Whether among the canopies of trees or networked among digital devices, Mello told the audience, "Don't forget to be a lifelong learner."
Also continuing to expand its technology initiatives, McCann held a professional development day led by faculty who attended last June's International Society for Technology in Education conference held in San Antonio, Texas. Science Department Chair Erin Mucci said the school, which also uses Project Lead the Way curricula, is going into its second year of offering an Advanced Placement Computer Science Principles course and is looking at different methods of teaching coding and how to better use programs in the Google Tools Suite and programs like Adobe Spark for graphics, videos and webpage design.
"We've learned a lot of great new tips and tricks," something faculty continue to share on "Technology Tuesdays and Thursdays" drop-in sessions for teachers.
In the coming year, McCann will expand its technology instruction team to include six teachers who will help others to continue to expand their use of technology tools and programs across all subjects.
High school science teacher Daniel Louis detailed how he and his colleagues helped to usher in a new Robotics Club program and also navigate in one of the toughest competitions in the field that same year. "It was a big challenge," he said. But the students, aka TEAM redbot, we're up for it, earning a rookie team nod and getting to compete in Massachusetts, New York and Connecticut.
Next year, he said, the school will expand the robotics program while Louis said the students will learn to focus more on elements of strategy, teamwork, design, engineering, electrical programming and mechanics.

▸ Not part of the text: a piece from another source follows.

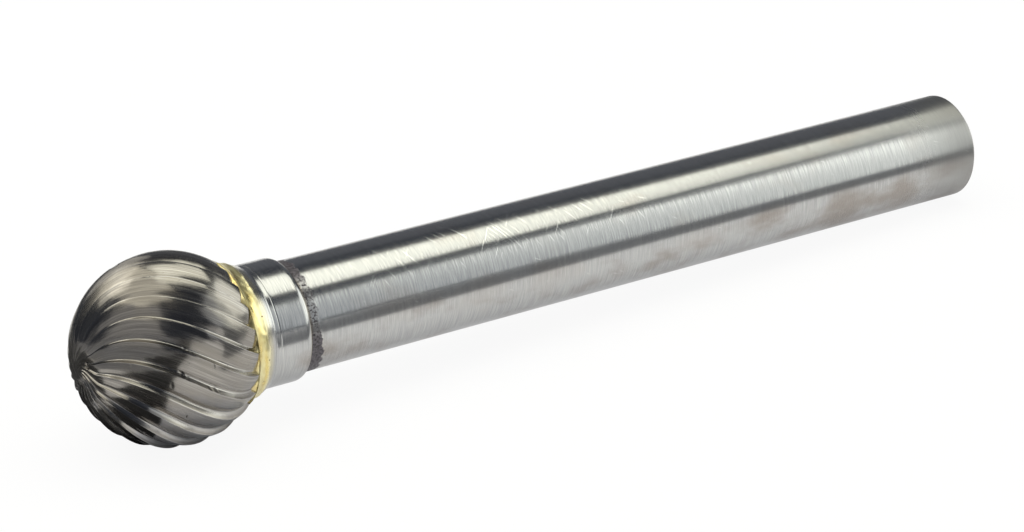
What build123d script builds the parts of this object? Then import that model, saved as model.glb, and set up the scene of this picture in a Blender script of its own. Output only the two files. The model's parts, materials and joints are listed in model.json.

"Kids these days are not coming to school with a lot of those skills they used to have. Some don't know what a wrench is and how to turn it," Louis said.
Beyond technical skills, the students are also learning more about "cooperatition," yes, a term that's used across economic sectors to encompass the balance of competition and cooperation to help everyone progress in the same field. It's also a defined core value of FIRST Lego League, which the students compete in for robotics.
The other part of the 2018 Olmsted grant will also be used to purchase a motorized potters' wheel and stained glass cutter for the school's visual arts program.
Kimberlee Chappell, literacy and Title I program coordinator for North Adams Public Schools said last year the district introduced an online platform called Realize — produced by textbook, assessment and school resource giant Pearson — to help teachers implement and evaluate students in literacy and computer science standards, only to find out teachers had varying levels of proficiency with the program. "They needed more support," she said.
So the district used its Olmsted award to help create more support and professional develop around using Realize and to survey teachers on other technology training needs.
Next year, the grant will help support the launch of a humanities curriculum with teacher training and support. The grant will also support the district's transition to a new dashboard for using the student data it collects, and how it can be used to inform instruction.
Speaking on behalf of Williamstown Elementary, technology teacher Tom Welch said the Olmsted funds give schools and districts the green light to try new innovations. "The result is a great richness added to the community and to our school," he said.
Last year, the school's Olmsted grant went to providing a two-day Google Bootcamp for 37 teachers to better help them use the digital learning platform. One result was creating a Google form for parent-teacher meeting sign-ups. "It helps push efficiency," he said.
This coming year, the district will use the funds to immerse teachers and families into the trending field of education through social emotional learning. The school is planning to host a series of presentations on topics including anxiety in children, trauma-informed teaching, and digital citizenship.